[Start of DATA PROVIDED]

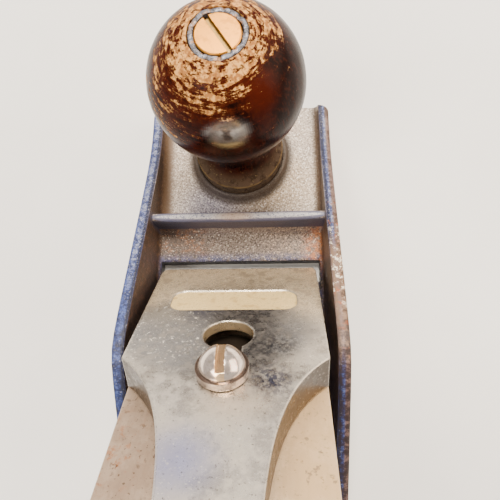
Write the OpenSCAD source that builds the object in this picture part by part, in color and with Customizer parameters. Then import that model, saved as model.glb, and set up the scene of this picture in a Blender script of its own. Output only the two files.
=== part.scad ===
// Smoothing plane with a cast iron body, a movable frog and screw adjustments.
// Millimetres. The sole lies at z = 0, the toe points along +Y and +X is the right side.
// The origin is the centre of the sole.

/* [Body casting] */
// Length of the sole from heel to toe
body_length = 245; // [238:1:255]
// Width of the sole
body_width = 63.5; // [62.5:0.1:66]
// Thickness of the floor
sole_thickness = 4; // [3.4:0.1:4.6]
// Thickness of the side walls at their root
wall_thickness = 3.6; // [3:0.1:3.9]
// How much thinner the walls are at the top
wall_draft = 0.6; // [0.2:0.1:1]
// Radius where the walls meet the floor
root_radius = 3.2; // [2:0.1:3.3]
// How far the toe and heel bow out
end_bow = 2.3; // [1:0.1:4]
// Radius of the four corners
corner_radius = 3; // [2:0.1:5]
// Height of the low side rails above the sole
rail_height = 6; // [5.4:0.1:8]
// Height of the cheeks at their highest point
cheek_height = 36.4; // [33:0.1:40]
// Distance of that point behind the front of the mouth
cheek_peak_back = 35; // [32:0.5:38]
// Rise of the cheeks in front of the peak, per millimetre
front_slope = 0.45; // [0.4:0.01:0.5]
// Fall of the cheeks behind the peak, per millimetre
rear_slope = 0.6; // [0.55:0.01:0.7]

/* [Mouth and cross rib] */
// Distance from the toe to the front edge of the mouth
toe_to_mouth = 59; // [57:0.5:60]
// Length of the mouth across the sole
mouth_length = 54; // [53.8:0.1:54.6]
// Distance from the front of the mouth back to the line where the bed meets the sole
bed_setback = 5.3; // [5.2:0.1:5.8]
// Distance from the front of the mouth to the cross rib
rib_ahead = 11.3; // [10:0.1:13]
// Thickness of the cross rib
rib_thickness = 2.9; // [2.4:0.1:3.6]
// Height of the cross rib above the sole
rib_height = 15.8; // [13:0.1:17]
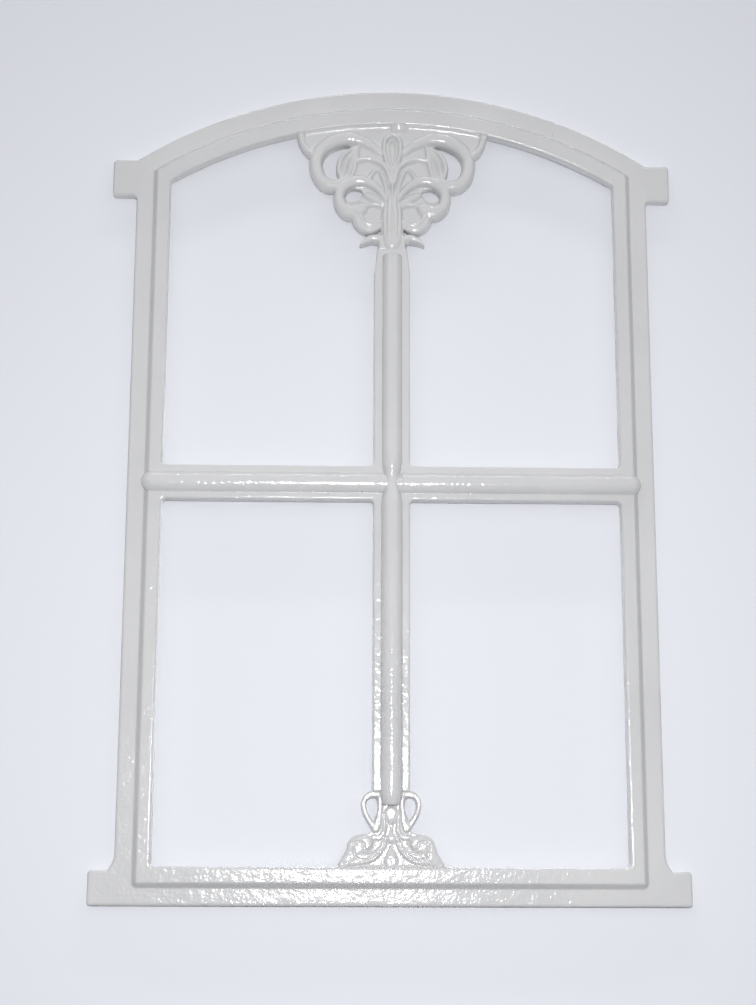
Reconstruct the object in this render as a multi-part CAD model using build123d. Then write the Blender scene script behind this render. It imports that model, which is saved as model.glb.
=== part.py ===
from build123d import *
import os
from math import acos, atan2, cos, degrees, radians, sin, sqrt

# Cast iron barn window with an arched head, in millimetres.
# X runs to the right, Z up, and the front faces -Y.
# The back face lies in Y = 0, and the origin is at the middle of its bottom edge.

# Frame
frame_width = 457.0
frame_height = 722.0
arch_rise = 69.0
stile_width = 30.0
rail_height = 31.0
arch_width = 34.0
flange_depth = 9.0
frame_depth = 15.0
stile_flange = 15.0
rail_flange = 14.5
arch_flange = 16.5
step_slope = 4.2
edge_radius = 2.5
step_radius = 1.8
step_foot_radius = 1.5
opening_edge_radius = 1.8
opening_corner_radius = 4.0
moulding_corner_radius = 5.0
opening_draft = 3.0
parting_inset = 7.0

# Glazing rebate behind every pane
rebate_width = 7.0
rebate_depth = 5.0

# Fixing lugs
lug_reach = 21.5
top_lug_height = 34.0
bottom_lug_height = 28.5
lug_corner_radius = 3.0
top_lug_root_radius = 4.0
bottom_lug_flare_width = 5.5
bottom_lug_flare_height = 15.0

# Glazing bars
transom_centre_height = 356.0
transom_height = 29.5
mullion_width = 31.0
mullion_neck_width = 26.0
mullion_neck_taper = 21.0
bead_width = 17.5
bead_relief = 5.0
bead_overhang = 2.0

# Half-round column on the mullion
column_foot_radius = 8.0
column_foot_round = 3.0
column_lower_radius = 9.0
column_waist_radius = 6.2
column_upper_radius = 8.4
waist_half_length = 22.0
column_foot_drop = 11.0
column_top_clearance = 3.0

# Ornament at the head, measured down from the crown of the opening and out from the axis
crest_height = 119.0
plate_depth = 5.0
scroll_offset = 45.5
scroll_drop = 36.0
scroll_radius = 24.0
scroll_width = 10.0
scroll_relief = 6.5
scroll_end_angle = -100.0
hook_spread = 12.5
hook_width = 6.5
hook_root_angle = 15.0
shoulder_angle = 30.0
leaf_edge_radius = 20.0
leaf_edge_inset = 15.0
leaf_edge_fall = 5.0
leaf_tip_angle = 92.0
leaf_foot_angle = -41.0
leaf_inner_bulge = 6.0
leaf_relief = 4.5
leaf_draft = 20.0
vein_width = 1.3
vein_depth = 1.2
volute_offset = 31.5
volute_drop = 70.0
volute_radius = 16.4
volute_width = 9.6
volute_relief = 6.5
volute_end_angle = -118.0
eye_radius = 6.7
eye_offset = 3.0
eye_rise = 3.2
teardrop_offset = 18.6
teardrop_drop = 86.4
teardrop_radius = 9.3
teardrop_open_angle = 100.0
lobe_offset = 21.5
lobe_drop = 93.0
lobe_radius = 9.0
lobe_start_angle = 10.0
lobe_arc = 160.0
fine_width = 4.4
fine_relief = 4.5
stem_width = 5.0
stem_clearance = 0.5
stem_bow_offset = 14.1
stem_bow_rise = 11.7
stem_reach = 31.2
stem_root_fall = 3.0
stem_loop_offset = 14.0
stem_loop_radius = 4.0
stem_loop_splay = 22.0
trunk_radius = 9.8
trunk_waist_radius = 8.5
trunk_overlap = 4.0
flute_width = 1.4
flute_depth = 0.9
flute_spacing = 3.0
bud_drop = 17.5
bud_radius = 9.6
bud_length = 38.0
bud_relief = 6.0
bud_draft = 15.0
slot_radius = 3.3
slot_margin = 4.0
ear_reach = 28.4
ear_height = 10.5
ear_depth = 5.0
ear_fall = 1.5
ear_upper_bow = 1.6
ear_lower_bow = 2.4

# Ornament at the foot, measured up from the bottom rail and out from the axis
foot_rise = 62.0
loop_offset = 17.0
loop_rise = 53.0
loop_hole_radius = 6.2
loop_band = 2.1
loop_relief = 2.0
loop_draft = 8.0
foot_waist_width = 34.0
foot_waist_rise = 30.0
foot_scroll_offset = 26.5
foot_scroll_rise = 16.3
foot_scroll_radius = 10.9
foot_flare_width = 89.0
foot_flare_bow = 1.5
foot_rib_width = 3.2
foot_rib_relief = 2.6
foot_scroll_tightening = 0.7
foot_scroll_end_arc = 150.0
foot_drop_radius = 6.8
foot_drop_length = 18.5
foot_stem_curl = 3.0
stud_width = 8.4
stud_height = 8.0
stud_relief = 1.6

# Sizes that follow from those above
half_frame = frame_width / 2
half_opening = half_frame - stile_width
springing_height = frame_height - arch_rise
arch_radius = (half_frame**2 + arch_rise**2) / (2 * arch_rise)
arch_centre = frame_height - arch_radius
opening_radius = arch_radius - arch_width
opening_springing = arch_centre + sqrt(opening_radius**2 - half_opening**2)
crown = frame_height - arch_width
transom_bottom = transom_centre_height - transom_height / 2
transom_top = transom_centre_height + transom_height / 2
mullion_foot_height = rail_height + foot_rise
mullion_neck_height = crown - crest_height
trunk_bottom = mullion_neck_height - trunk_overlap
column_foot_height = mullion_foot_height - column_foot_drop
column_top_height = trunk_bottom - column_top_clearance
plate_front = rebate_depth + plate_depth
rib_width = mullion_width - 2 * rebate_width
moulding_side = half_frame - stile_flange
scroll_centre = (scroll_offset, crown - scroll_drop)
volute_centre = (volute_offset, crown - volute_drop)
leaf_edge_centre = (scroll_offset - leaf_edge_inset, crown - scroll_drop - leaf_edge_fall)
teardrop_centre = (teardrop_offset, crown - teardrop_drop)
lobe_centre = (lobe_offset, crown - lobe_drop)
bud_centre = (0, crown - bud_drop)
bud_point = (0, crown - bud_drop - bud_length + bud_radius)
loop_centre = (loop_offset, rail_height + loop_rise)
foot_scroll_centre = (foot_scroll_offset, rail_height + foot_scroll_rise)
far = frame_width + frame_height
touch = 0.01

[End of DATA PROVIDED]

Word for word, please print every line from the beginning of the records to the line bearing "of the sole.", counting both ends and stopping there.

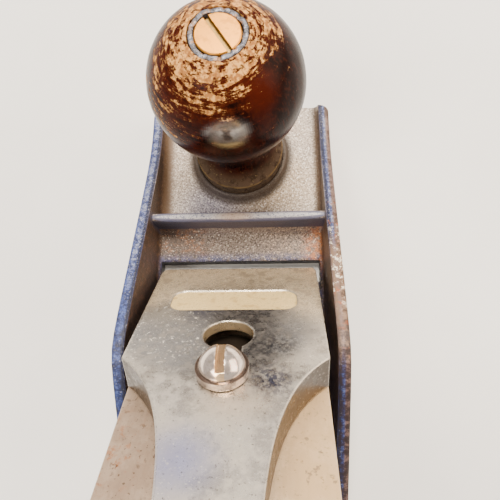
Write the OpenSCAD source that builds the object in this picture part by part, in color and with Customizer parameters. Then import that model, saved as model.glb, and set up the scene of this picture in a Blender script of its own. Output only the two files.
=== part.scad ===
// Smoothing plane with a cast iron body, a movable frog and screw adjustments.
// Millimetres. The sole lies at z = 0, the toe points along +Y and +X is the right side.
// The origin is the centre of the sole.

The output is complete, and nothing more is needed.